De COVID-19-crisis mag de EU niet afleiden van haar middellange- en langetermijndoelstellingen die zijn uiteengezet in de Europese Green Deal, de strategie voor duurzame groei 2020 en de Europese pijler van sociale rechten. Het EESC heeft in zijn recente resolutie (6) verklaard dat Europa activiteiten moet financieren op basis van twee criteria: ten eerste moet er sprake zijn van het terughalen van strategische productie om Europa onafhankelijk te maken, vooral waar het gaat om de bescherming van de volksgezondheid en de respons op gezondheidscrises, en om hoogwaardige banen te creëren; ten tweede moet de focus liggen op duurzame investeringen die maatschappelijk verantwoord en milieuvriendelijk zijn.
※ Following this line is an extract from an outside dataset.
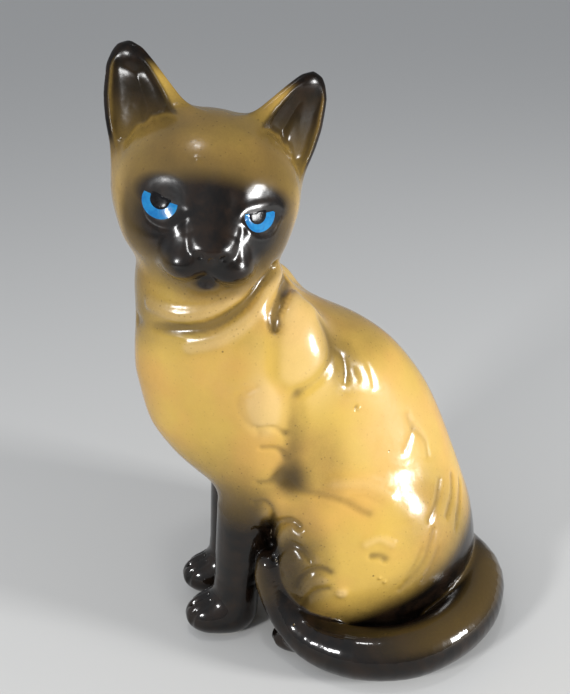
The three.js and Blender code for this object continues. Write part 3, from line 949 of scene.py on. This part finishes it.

Kleine en middelgrote ondernemingen kunnen, net als grote ondernemingen en sociale ondernemingen, een cruciale rol spelen bij de herstructurering van het Europese productiesysteem.

Brussel, 16 juli 2020.

De voorzitter van het Europees Economisch en Sociaal Comité

Luca JAHIER


(1)  Advies van het EESC over het voorstel voor een verordening van het Europees Parlement en de Raad tot vaststelling van het InvestEU-programma (PB C 62 van 15.2.2019, blz. 131).

(2)  Mededeling inzake het herstelplan: Het moment van Europa: herstel en voorbereiding voor de volgende generatie.

(3)  Voorstel voor een verordening tot vaststelling van het InvestEU-programma.

(4)  Voorstel voor een verordening wat betreft de invoering van een instrument voor solvabiliteitssteun.

(5)  Advies van het EESC over het voorstel voor een verordening van het Europees Parlement en de Raad tot vaststelling van het InvestEU-programma (PB C 62 van 15.2.2019, blz. 131).

(6)  Voorstellen van het EESC voor wederopbouw en herstel na de COVID-19-crisis.